"La cartonisation évoquée au chapitre précédent a pour corrélat l’extraordinaire expansion des plantations industrielles d’abord dans la péninsule Ibérique puis en Amérique latine – Brésil, Argentine et Chili principalement –, et enfin en Chine dans les années 1990. Ces plantations représentent un tournant majeur dans l’histoire du bois : la sylviculture devient une branche de l’agriculture intensive et on parle d’ailleurs de « fiber farms » pour les désigner. Des clones, parfois génétiquement modifiés, sont cultivés densément et selon des rotations rapides (quatre à sept ans), ce qui implique des apports d’engrais qui s’approchent de ceux de la céréaliculture des pays riches. Après la coupe, les parcelles sont nettoyées à l’herbicide avant d’être replantées, ce qui permet de recevoir les certifications internationales de durabilité. En termes de rendement, les effets du pétrole et de la chimie sur le bois sont spectaculaires. "

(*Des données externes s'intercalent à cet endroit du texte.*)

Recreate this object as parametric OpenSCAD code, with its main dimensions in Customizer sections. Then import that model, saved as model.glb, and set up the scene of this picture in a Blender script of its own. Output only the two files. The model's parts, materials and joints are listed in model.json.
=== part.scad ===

"Le paradoxe est que la sylviculture industrielle entretient l’idée du bois comme ressource renouvelable en ancrant toujours plus profondément sa production dans des pratiques agricoles et des matières (pétrole, gaz naturel et phosphore) non renouvelables."

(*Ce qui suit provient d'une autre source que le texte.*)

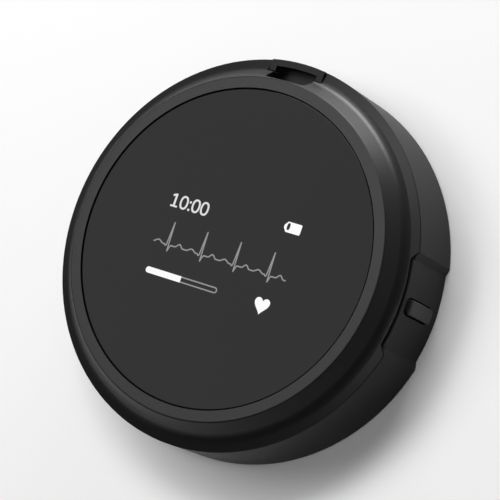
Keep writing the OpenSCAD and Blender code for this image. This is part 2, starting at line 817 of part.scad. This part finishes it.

"Il faut s’y résoudre : il n’y a jamais eu de transition énergétique hors du bois. Ni au XIXe, ni au XXe siècle, ni dans les pays pauvres, ni dans les pays riches. Le symbole parfait de cette non-transition se situe au cœur de la région qui est pourtant censée en être le berceau : entre Leeds et Sheffield, au milieu du bocage anglais, se dressent les sept tours de refroidissement de la centrale de Drax. À son inauguration en 1974, cette centrale électrique était destinée à brûler le charbon des mines du Yorkshire. Dans les années 1990, après sa privatisation, Drax importe son combustible d’Australie, de Russie et d’Afrique du Sud, 9 millions de tonnes par an au total, ce qui en faisait une des plus grandes centrales thermiques au monde. Au milieu des années 2000, avec l’aide de généreuses subventions et sous couvert de changement climatique, la centrale est progressivement convertie à la « biomasse » : un euphémisme pour désigner du bois qu’elle importe sous forme de granules (pellets) des États-Unis et du Canada principalement. Drax prétend produire une électricité sans carbone, ce qui est doublement faux : d’une part elle contribue à la dégradation des forêts, de l’autre son fonctionnement dépend de bout en bout du pétrole, celui qui alimente les machines forestières, les camions, les broyeurs et les navires qui traversent l’Atlantique. En 2021 Drax a brûlé plus de 8 millions de tonnes de granules de bois, c’est davantage que la production forestière du Royaume-Uni, pour satisfaire environ 1,5 % des besoins énergétiques du pays. C’est aussi quatre fois plus de bois que ce que brûlait l’Angleterre au milieu du XVIIIe siècle : un beau résultat après deux cents ans de transitions énergétiques."
" Les technologies de la « transition » n’échappent pas aux effets rebond et peuvent entraîner la croissance d’autres secteurs plus carbonés. Par exemple, en 2023, le plus grand parc éolien flottant au monde a été inauguré en mer de Norvège : il appartient à Equinor – anciennement Statoil – qui s’en sert pour alimenter des plateformes pétrolières. De même, au Qatar, Total Energies investit dans une immense centrale photovoltaïque afin de « verdir » l’extraction de gaz."
"En augmentant la complexité matérielle des objets, le progrès technologique renforce la nature symbiotique de l’économie. Il permet certes d’accroître l’efficacité énergétique, mais il rend aussi le recyclage difficile si ce n’est impossible. Au cours du temps, le monde matériel est devenu une matrice de plus en plus vaste et complexe enchevêtrant une plus grande variété de matières, chacune consommée en plus grande quantité. Ces quelques constats historiques ne dérivent pas d’une loi irréfragable de la thermodynamique : ils permettent seulement de saisir l’énormité du défi à relever – ou l’ampleur du désastre à venir."
"La transition est l’idéologie du capital au XXIe siècle. Grâce à elle, le mal devient le remède, les industries polluantes, des industries vertes en devenir, et l’innovation, notre bouée de sauvetage. Grâce à la transition, le capital se retrouve du bon côté de la lutte climatique. Grâce à la transition, on parle de trajectoires à 2100, de voitures électriques et d’avions à hydrogène plutôt que de niveau de consommation matérielle et de répartition. Des solutions très complexes dans le futur empêchent de faire des choses simples maintenant. La puissance de séduction de la transition est immense : nous avons tous besoin de basculements futurs pour justifier la procrastination présente."
"L’histoire de la transition et le sentiment troublant de déjà-vu qu’elle engendre doivent nous mettre en garde : il ne faudrait pas que les promesses technologiques d’abondance matérielle sans carbone se répètent encore et encore, et que, après avoir franchi le cap des 2 °C dans la seconde moitié de ce siècle, elles nous accompagnent tout aussi sûrement vers des périls plus importants."